Aim of the task: Tally the lines in the following entries that include the word "from"; state only the total.

Records that describe objects:
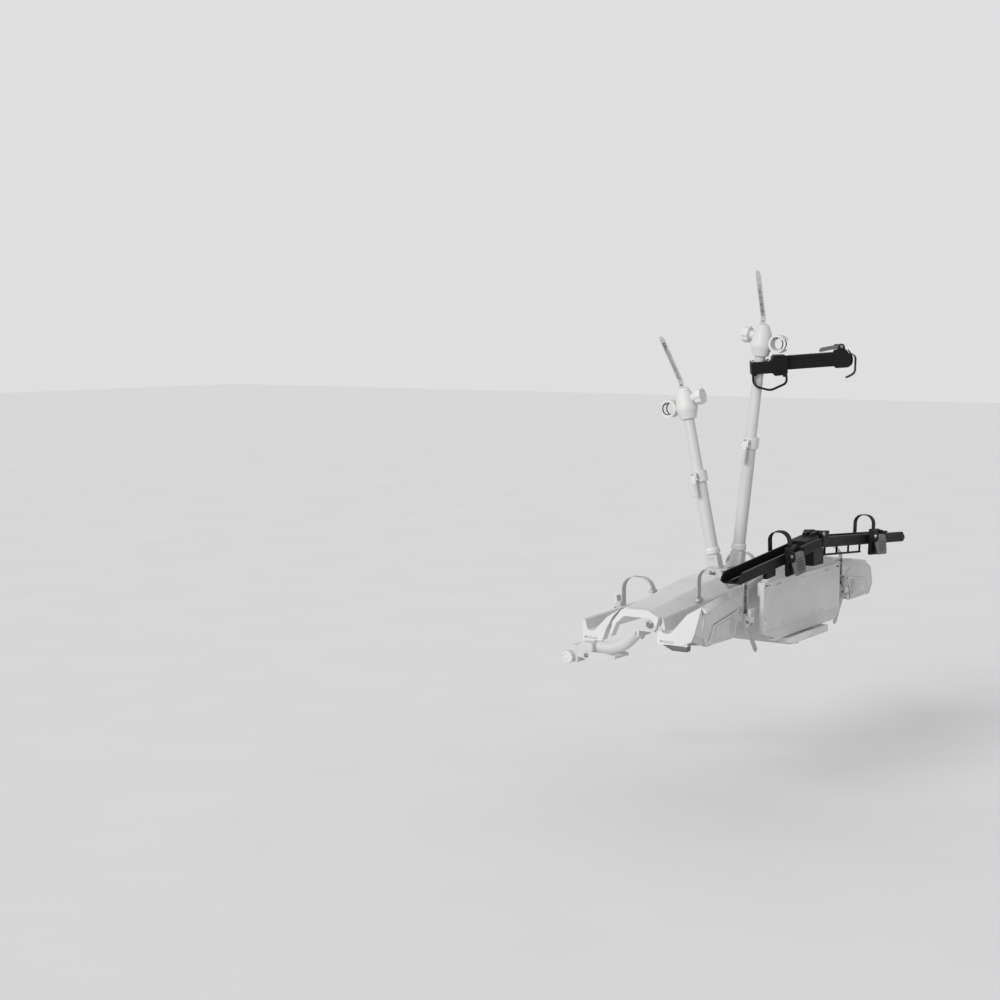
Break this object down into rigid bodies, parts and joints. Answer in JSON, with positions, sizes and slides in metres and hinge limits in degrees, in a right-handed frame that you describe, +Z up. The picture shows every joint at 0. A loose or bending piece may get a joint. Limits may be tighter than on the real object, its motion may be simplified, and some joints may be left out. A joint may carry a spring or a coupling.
{
  "type": "hitch bike rack",
  "caption": "Folding tow ball rack with two wheel trays, two telescopic masts with frame claws, lights, plate holder and a raised wheel rail with a frame arm",
  "frame": {"origin": "middle of the tow ball", "axes": "X across the vehicle, +Y forward to the vehicle, +Z up"},
  "size_m": [1.3269, 1.0374, 1.3693],
  "materials": {
    "pale_paint": "smooth pale grey paint",
    "pale_plastic": "pale grey moulded plastic, matt",
    "strap": "flexible ribbed plastic band",
    "lens": "pale moulded lens",
    "steel": "plain steel",
    "black_plastic": "black moulded plastic, satin",
    "black_paint": "black powder coat",
    "grey_lever": "mid grey plastic"
  },
  "bodies": {
    "coupling": {"coupling_housing": "pale_paint", "jaw_pin": "steel", "neck_tube": "pale_paint", "hinge_fork": "pale_paint", "tilt_pin": "steel"},
    "jaw": {"clamp_jaw": "pale_paint"},
    "clamp_lever": {"clamp_lever": "pale_paint"},
    "clamp_knob": {"clamp_knob": "pale_plastic"},
    "platform": {"centre_chassis": "pale_paint", "main_beam": "pale_paint", "rear_post": "pale_paint", "rear_hood": "pale_plastic", "plate_holder": "pale_plastic", "mast_bracket": "pale_paint", "mast_pin": "steel", "rail_bracket": "black_paint", "rail_right": "black_plastic", "rail_pin": "steel"},
    "pedal": {"release_pedal": "pale_plastic"},
    "push_rod": {"push_rod": "steel"},
    "wing_left": {"wing_deck_left": "pale_plastic", "end_frame_left": "pale_plastic", "light_housing_left": "pale_plastic", "light_lens_left": "lens", "wheel_strap_front_left": "strap", "wheel_strap_rear_left": "strap"},
    "strap_lever_front_left": {"strap_lever_front_left": "pale_plastic"},
    "strap_lever_rear_left": {"strap_lever_rear_left": "pale_plastic"},
    "wing_right": {"wing_deck_right": "pale_plastic", "end_frame_right": "pale_plastic", "light_housing_right": "pale_plastic", "light_lens_right": "lens", "wheel_strap_front_right": "strap", "wheel_strap_rear_right": "strap"},
    "strap_lever_front_right": {"strap_lever_front_right": "pale_plastic"},
    "strap_lever_rear_right": {"strap_lever_rear_right": "pale_plastic"},
    "mast_one": {"mast_one_lower": "pale_paint", "mast_one_collar": "pale_plastic"},
    "mast_one_upper": {"mast_one_upper": "pale_paint"},
    "mast_one_claw": {"mast_one_claw": "pale_plastic", "mast_one_strap": "pale_plastic"},
    "mast_one_knob": {"mast_one_knob": "pale_plastic"},
    "mast_one_lever": {"mast_one_lever": "pale_plastic"},
    "mast_two": {"mast_two_lower": "pale_paint", "mast_two_collar": "pale_plastic"},
    "mast_two_upper": {"mast_two_upper": "pale_paint"},
    "mast_two_claw": {"mast_two_claw": "pale_plastic", "mast_two_strap": "pale_plastic"},
    "mast_two_knob": {"mast_two_knob": "pale_plastic"},
    "mast_two_lever": {"mast_two_lever": "pale_plastic"},
    "rail_left": {"rail_left": "black_plastic"},
    "rail_strap_left": {"rail_strap_left": "black_plastic"},
    "rail_lever_left": {"rail_lever_left": "grey_lever"},
    "rail_strap_right": {"rail_strap_right": "black_plastic"},
    "rail_lever_right": {"rail_lever_right": "grey_lever"},
    "arm_clamp": {"arm_clamp": "black_plastic"},
    "arm_bar": {"arm_bar": "black_plastic"},
    "arm_lever": {"arm_lever": "grey_lever"}
  },
  "joints": [
    {"name": "jaw_slide", "type": "slide", "parent": "coupling", "child": "jaw", "axis": [0, 1, 0], "range_m": [0, 0.014]},
    {"name": "clamp_lever_hinge", "type": "hinge", "parent": "coupling", "child": "clamp_lever", "pos_m": [0, -0.034, 0], "axis": [1, 0, 0], "range_deg": [0, 50]},
    {"name": "clamp_knob_turn", "type": "hinge", "parent": "jaw", "child": "clamp_knob", "pos_m": [-0.04, 0.044, -0.015], "axis": [1, 0, 0], "continuous": true},
    {"name": "platform_tilt", "type": "hinge", "parent": "coupling", "child": "platform", "pos_m": [0, -0.29, 0.136], "axis": [1, 0, 0], "range_deg": [0, 45]},
    {"name": "pedal_hinge", "type": "hinge", "parent": "platform", "child": "pedal", "pos_m": [0, -0.786, 0.158], "axis": [1, 0, 0], "range_deg": [0, 20], "stiffness_Nm_per_rad": 3},
    {"name": "push_rod_slide", "type": "slide", "parent": "platform", "child": "push_rod", "axis": [0, 1, 0], "range_m": [0, 0.0192]},
    {"name": "wing_left_fold", "type": "hinge", "parent": "platform", "child": "wing_left", "pos_m": [-0.15, -0.6, 0.306], "axis": [0, 1, 0], "range_deg": [0, 90]},
    {"name": "strap_lever_front_left_hinge", "type": "hinge", "parent": "wing_left", "child": "strap_lever_front_left", "pos_m": [-0.37, -0.3567, 0.247], "axis": [-1, 0, 0], "range_deg": [0, 70]},
    {"name": "strap_lever_rear_left_hinge", "type": "hinge", "parent": "wing_left", "child": "strap_lever_rear_left", "pos_m": [-0.37, -0.8313, 0.247], "axis": [1, 0, 0], "range_deg": [0, 70]},
    {"name": "wing_right_fold", "type": "hinge", "parent": "platform", "child": "wing_right", "pos_m": [0.15, -0.6, 0.306], "axis": [0, -1, 0], "range_deg": [0, 90]},
    {"name": "strap_lever_front_right_hinge", "type": "hinge", "parent": "wing_right", "child": "strap_lever_front_right", "pos_m": [0.37, -0.3567, 0.247], "axis": [-1, 0, 0], "range_deg": [0, 70]},
    {"name": "strap_lever_rear_right_hinge", "type": "hinge", "parent": "wing_right", "child": "strap_lever_rear_right", "pos_m": [0.37, -0.8313, 0.247], "axis": [1, 0, 0], "range_deg": [0, 70]},
    {"name": "mast_one_fold", "type": "hinge", "parent": "platform", "child": "mast_one", "pos_m": [-0.075, -0.56, 0.345], "axis": [-1, 0, 0], "range_deg": [0, 85]},
    {"name": "mast_one_height", "type": "slide", "parent": "mast_one", "child": "mast_one_upper", "axis": [0, 0.2113, 0.9774], "range_m": [-0.08, 0.1]},
    {"name": "mast_one_claw_turn", "type": "hinge", "parent": "mast_one_upper", "child": "mast_one_claw", "pos_m": [-0.075, -0.43997, 0.90017], "axis": [0, 0.2113, 0.9774], "range_deg": [-90, 90]},
    {"name": "mast_one_knob_turn", "type": "hinge", "parent": "mast_one_claw", "child": "mast_one_knob", "pos_m": [-0.075, -0.49048, 0.93156], "axis": [0, -0.9774, 0.2113], "continuous": true},
    {"name": "mast_one_lever_hinge", "type": "hinge", "parent": "mast_one", "child": "mast_one_lever", "pos_m": [-0.111, -0.49132, 0.66266], "axis": [0, 0.9774, -0.2113], "range_deg": [0, 110]},
    {"name": "mast_two_fold", "type": "hinge", "parent": "platform", "child": "mast_two", "pos_m": [0.075, -0.56, 0.345], "axis": [-1, 0, 0], "range_deg": [0, 95]},
    {"name": "mast_two_height", "type": "slide", "parent": "mast_two", "child": "mast_two_upper", "axis": [0, -0.1063, 0.9943], "range_m": [-0.15, 0.1]},
    {"name": "mast_two_claw_turn", "type": "hinge", "parent": "mast_two_upper", "child": "mast_two_claw", "pos_m": [0.075, -0.64193, 1.11163], "axis": [0, -0.1063, 0.9943], "range_deg": [-90, 90]},
    {"name": "mast_two_knob_turn", "type": "hinge", "parent": "mast_two_claw", "child": "mast_two_knob", "pos_m": [0.075, -0.58837, 1.13747], "axis": [0, 0.9943, 0.1063], "continuous": true},
    {"name": "mast_two_lever_hinge", "type": "hinge", "parent": "mast_two", "child": "mast_two_lever", "pos_m": [0.039, -0.60569, 0.77256], "axis": [0, 0.9943, 0.1063], "range_deg": [0, 110]},
    {"name": "rail_fold", "type": "hinge", "parent": "platform", "child": "rail_left", "pos_m": [-0.048, -0.897, 0.497], "axis": [0, 1, 0], "range_deg": [0, 90]},
    {"name": "rail_strap_left_slide", "type": "slide", "parent": "rail_left", "child": "rail_strap_left", "axis": [-0.9965, 0, -0.0837], "range_m": [-0.12, 0.2]},
    {"name": "rail_lever_left_hinge", "type": "hinge", "parent": "rail_strap_left", "child": "rail_lever_left", "pos_m": [-0.3016, -0.9538, 0.45868], "axis": [-0.9965, 0, -0.0837], "range_deg": [0, 80]},
    {"name": "rail_strap_right_slide", "type": "slide", "parent": "platform", "child": "rail_strap_right", "axis": [0.9972, 0, -0.075], "range_m": [-0.12, 0.2]},
    {"name": "rail_lever_right_hinge", "type": "hinge", "parent": "rail_strap_right", "child": "rail_lever_right", "pos_m": [0.36837, -0.9538, 0.44868], "axis": [-0.9972, 0, 0.075], "range_deg": [0, 80]},
    {"name": "arm_turn", "type": "hinge", "parent": "mast_two_upper", "child": "arm_clamp", "pos_m": [0.075, -0.63385, 1.036], "axis": [0, -0.1063, 0.9943], "range_deg": [-30, 30]},
    {"name": "arm_lever_hinge", "type": "hinge", "parent": "arm_bar", "child": "arm_lever", "pos_m": [0.21109, -0.86728, 1.0972], "axis": [0.8563, 0.5136, 0.0549], "range_deg": [0, 75]},
    {"name": "arm_reach", "type": "slide", "parent": "arm_clamp", "child": "arm_bar", "axis": [0.5094, -0.8573, 0.0744], "range_m": [0, 0.03]}
  ],
  "couplings": [
    {"joint": "clamp_lever_hinge", "follows": "jaw_slide", "rad_per_m": 62.333},
    {"joint": "push_rod_slide", "follows": "pedal_hinge", "m_per_rad": 0.055}
  ]
}
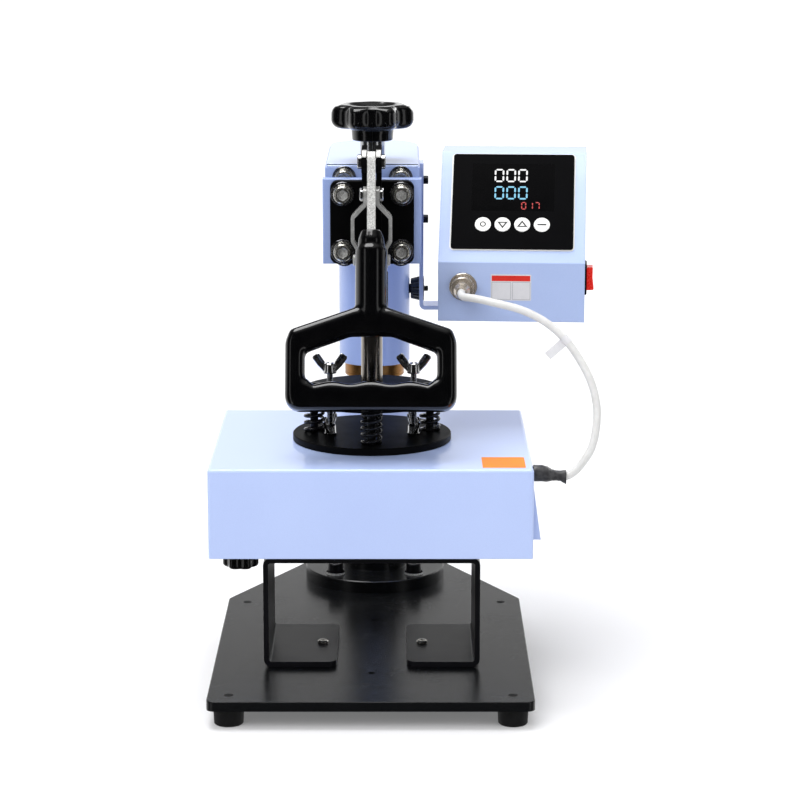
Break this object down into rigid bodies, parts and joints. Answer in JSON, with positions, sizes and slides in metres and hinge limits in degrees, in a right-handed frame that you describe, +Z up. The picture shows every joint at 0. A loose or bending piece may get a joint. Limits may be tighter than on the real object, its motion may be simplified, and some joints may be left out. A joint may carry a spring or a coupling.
{
  "type": "shin guard heat press",
  "caption": "Swing-away bench press that bonds prints onto curved guards: a toggle handle drives a sprung heated head over a low arched form, with a sloped console beside its arm.",
  "frame": {"origin": "On the floor under the middle of the machine's bounding box, the cable left out.", "axes": "+Z is up. -Y is the front, where the operator and the handle are. +X is the operator's right, the side of the console."},
  "size_m": [0.3776, 0.518, 0.561],
  "materials": {
    "blue_paint": "smooth semi-gloss powder coat",
    "textured_black": "fine textured matt powder coat",
    "satin_black": "satin black oxide",
    "black_rubber": "matt",
    "plated_steel": "zinc plated",
    "bright_steel": "ground and plated",
    "black_screw": "black oxide",
    "bright_screw": "stainless socket screw",
    "bronze": "oiled bearing bronze",
    "nickel": "nickel plated",
    "gloss_black": "gloss phenolic",
    "panel_black": "printed film",
    "display_glass": "dark tinted window",
    "white_key": "moulded keys under print",
    "red_plastic": "translucent rocker",
    "pale_cable": "smooth jacket",
    "spring_black": "black spring steel",
    "die_metal": "cast and machined",
    "red_silicone": "silicone sponge",
    "mineral_wool": "pressed insulation board"
  },
  "bodies": {
    "base": {"base_plate": "textured_black", "rubber_feet": "black_rubber", "base_screws": "plated_steel", "post_flange": "textured_black", "flange_bolts": "black_screw", "post": "bright_steel", "stand": "textured_black", "lower_form": "die_metal", "form_pad": "red_silicone"},
    "arm": {"swing_sleeve": "blue_paint", "sleeve_bushes": "bronze", "arm_box": "blue_paint", "arm_lid": "blue_paint", "nose_plate": "blue_paint", "nose_screws": "bright_screw", "screw_bush": "bright_steel", "console_strap": "blue_paint", "strap_screws": "black_screw", "console_shell": "blue_paint", "console_back": "blue_paint", "mains_inlet": "gloss_black", "control_panel": "panel_black", "display_window": "display_glass", "power_bezel": "panel_black", "head_socket": "nickel", "cable_plug": "nickel", "cable": "pale_cable"},
    "swing_lock": {"swing_lock_knob": "gloss_black"},
    "rocker": {"power_rocker": "red_plastic"},
    "key_set": {"button_set": "white_key"},
    "key_down": {"button_down": "white_key"},
    "key_up": {"button_up": "white_key"},
    "key_clear": {"button_clear": "white_key"},
    "carriage": {"front_plate": "blue_paint", "slide_block": "textured_black", "clamp_body": "satin_black", "clamp_screws": "bright_screw", "frame_pin": "nickel"},
    "pressure": {"pressure_knob": "gloss_black", "pressure_screw": "bright_steel"},
    "handle": {"lever": "nickel", "grip": "gloss_black", "crank_pin": "nickel"},
    "links": {"toggle_links": "nickel"},
    "ram": {"plunger": "bright_steel", "plunger_nut": "black_screw", "upper_disc": "satin_black"},
    "head": {"lower_disc": "satin_black", "disc_springs": "spring_black", "guide_bolts": "black_screw", "head_studs": "plated_steel", "head_cover": "blue_paint", "heater_wool": "mineral_wool", "heater_die": "die_metal", "cable_sleeve": "black_rubber"},
    "upper_wing_left": {"wing_nut_upper_left": "nickel"},
    "upper_wing_right": {"wing_nut_upper_right": "nickel"},
    "lower_wing_left": {"wing_nut_lower_left": "nickel"},
    "lower_wing_right": {"wing_nut_lower_right": "nickel"},
    "die_clamp": {"die_knob": "gloss_black"}
  },
  "joints": [
    {"name": "arm_swing", "type": "hinge", "parent": "base", "child": "arm", "pos_m": [-0.03378, 0.18, 0.269], "axis": [0, 0, 1], "range_deg": [-120, 120]},
    {"name": "swing_lock_turn", "type": "hinge", "parent": "arm", "child": "swing_lock", "pos_m": [0.00522, 0.18, 0.3475], "axis": [1, 0, 0], "continuous": true},
    {"name": "power_rock", "type": "hinge", "parent": "arm", "child": "rocker", "pos_m": [0.17811, -0.01209, 0.3905], "axis": [0.0698, 0.9976, 0], "range_deg": [0, 6]},
    {"name": "pressure_lift", "type": "slide", "parent": "arm", "child": "carriage", "axis": [0, 0, 1], "range_m": [0, 0.012]},
    {"name": "pressure_turn", "type": "hinge", "parent": "carriage", "child": "pressure", "pos_m": [-0.03378, 0.023, 0.525], "axis": [0, 0, 1], "range_deg": [0, 1081]},
    {"name": "handle_lift", "type": "hinge", "parent": "carriage", "child": "handle", "pos_m": [-0.03378, -0.083, 0.5155], "axis": [-1, 0, 0], "range_deg": [0, 118]},
    {"name": "link_turn", "type": "hinge", "parent": "handle", "child": "links", "pos_m": [-0.03378, -0.083, 0.4835], "axis": [-1, 0, 0], "range_deg": [-144.5, 0]},
    {"name": "ram_slide", "type": "slide", "parent": "carriage", "child": "ram", "axis": [0, 0, 1], "range_m": [0, 0.0537]},
    {"name": "head_float", "type": "slide", "parent": "ram", "child": "head", "axis": [0, 0, 1], "range_m": [0, 0.006], "stiffness_N_per_m": 8000, "springref_m": -0.006, "deforming": ["disc_springs"]},
    {"name": "upper_wing_left_turn", "type": "hinge", "parent": "head", "child": "upper_wing_left", "pos_m": [-0.07478, -0.094, 0.3095], "axis": [0, 0, 1], "continuous": true},
    {"name": "upper_wing_right_turn", "type": "hinge", "parent": "head", "child": "upper_wing_right", "pos_m": [0.00722, -0.094, 0.3095], "axis": [0, 0, 1], "continuous": true},
    {"name": "lower_wing_left_turn", "type": "hinge", "parent": "head", "child": "lower_wing_left", "pos_m": [-0.07478, -0.094, 0.2485], "axis": [0, 0, 1], "range_deg": [-55, 30]},
    {"name": "lower_wing_right_turn", "type": "hinge", "parent": "head", "child": "lower_wing_right", "pos_m": [0.00722, -0.094, 0.2485], "axis": [0, 0, 1], "range_deg": [-30, 55]},
    {"name": "die_clamp_turn", "type": "hinge", "parent": "head", "child": "die_clamp", "pos_m": [-0.15838, -0.189, 0.1549], "axis": [0, 0, 1], "continuous": true},
    {"name": "key_set_press", "type": "slide", "parent": "arm", "child": "key_set", "axis": [0.0557, 0.7971, -0.6013], "range_m": [0, 0.0006], "stiffness_N_per_m": 500, "springref_m": -0.0004},
    {"name": "key_down_press", "type": "slide", "parent": "arm", "child": "key_down", "axis": [0.0557, 0.7971, -0.6013], "range_m": [0, 0.0006], "stiffness_N_per_m": 500, "springref_m": -0.0004},
    {"name": "key_up_press", "type": "slide", "parent": "arm", "child": "key_up", "axis": [0.0557, 0.7971, -0.6013], "range_m": [0, 0.0006], "stiffness_N_per_m": 500, "springref_m": -0.0004},
    {"name": "key_clear_press", "type": "slide", "parent": "arm", "child": "key_clear", "axis": [0.0557, 0.7971, -0.6013], "range_m": [0, 0.0006], "stiffness_N_per_m": 500, "springref_m": -0.0004}
  ],
  "couplings": [
    {"joint": "pressure_turn", "follows": "pressure_lift", "rad_per_m": 1570.8},
    {"joint": "link_turn", "follows": "handle_lift", "ratio": -1.222},
    {"joint": "ram_slide", "follows": "handle_lift", "m_per_rad": 0.026024}
  ]
}
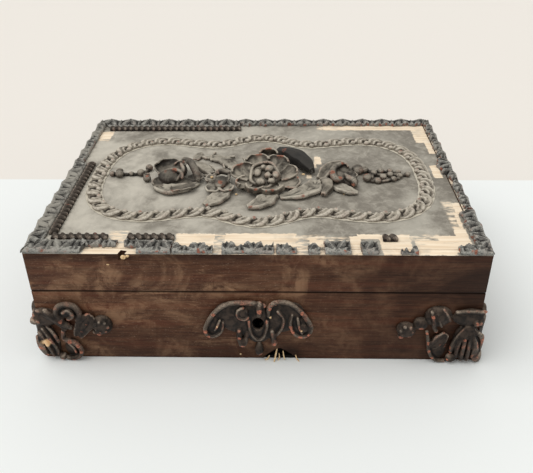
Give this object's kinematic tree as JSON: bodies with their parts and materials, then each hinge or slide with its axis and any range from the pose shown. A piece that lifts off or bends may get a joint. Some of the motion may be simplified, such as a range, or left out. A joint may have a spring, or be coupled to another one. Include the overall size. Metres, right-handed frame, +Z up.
{
  "type": "lidded wooden box",
  "caption": "Low rectangular wooden casket with a lift-off lid, keyhole, and worn moulded flowers, plaited ring, borders and corner mounts.",
  "frame": {"origin": "middle of the underside, on the surface that the box stands on", "axes": "+X along the front to the right, +Y from the front to the back, +Z up"},
  "size_m": [0.29, 0.2032, 0.0983],
  "materials": {
    "stained_wood": "dark stained, worn, low sheen, grain along each board",
    "bottom_wood": "bare unfinished pine, darkened by age",
    "panel_wood": "grey and dusty over black paint, bare cream wood where the border is lost",
    "border_composition": "pressed composition, blue-grey paint worn at the edges",
    "bead_composition": "pressed composition, black with red-brown worn tops",
    "ring_composition": "pressed composition, grey with dust, red-brown on its worn tops",
    "spray_composition": "pressed composition, black with salmon red worn tips",
    "worn_composition": "pressed composition, paint worn to dusty grey",
    "mount_composition": "pressed composition, black with red-brown worn edges"
  },
  "bodies": {
    "root": {"base_front_board": "stained_wood", "lid_front_rail": "stained_wood", "base_back_board": "stained_wood", "lid_back_rail": "stained_wood", "base_left_board": "stained_wood", "lid_left_rail": "stained_wood", "base_right_board": "stained_wood", "lid_right_rail": "stained_wood", "base_bottom_board": "bottom_wood", "lid_panel": "panel_wood", "border_front_1": "border_composition", "border_front_2": "border_composition", "border_front_3": "border_composition", "border_front_4": "border_composition", "border_front_5": "border_composition", "border_front_6": "border_composition", "border_front_7": "border_composition", "border_front_8": "border_composition", "border_front_9": "border_composition", "border_front_10": "border_composition", "border_right_1": "border_composition", "border_right_2": "border_composition", "border_right_3": "border_composition", "border_back": "border_composition", "border_left": "border_composition", "bead_front_1": "bead_composition", "bead_front_2": "bead_composition", "bead_front_3": "bead_composition", "bead_back": "bead_composition", "bead_left": "bead_composition", "plaited_ring": "ring_composition", "rose": "spray_composition", "left_rosebud": "spray_composition", "right_blossom": "spray_composition", "tulip_bud": "spray_composition", "berries_left": "spray_composition", "berries_right": "spray_composition", "leaf_behind_rose": "spray_composition", "leaf_right_boat": "spray_composition", "leaf_right_curl": "spray_composition", "leaf_right_cup": "worn_composition", "leaf_right_low": "worn_composition", "leaf_front_middle": "worn_composition", "leaf_front_left": "worn_composition", "tulip_cup": "worn_composition", "leaf_bud_front": "worn_composition", "leaf_ribbed": "worn_composition", "leaf_back_left": "worn_composition", "leaf_back_bud": "worn_composition", "keyhole_escutcheon": "mount_composition", "escutcheon_drop": "mount_composition", "mount_front_left": "mount_composition", "mount_front_right": "mount_composition", "mount_back_left": "mount_composition", "mount_back_right": "mount_composition"}
  },
  "joints": []
}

Task solution: 2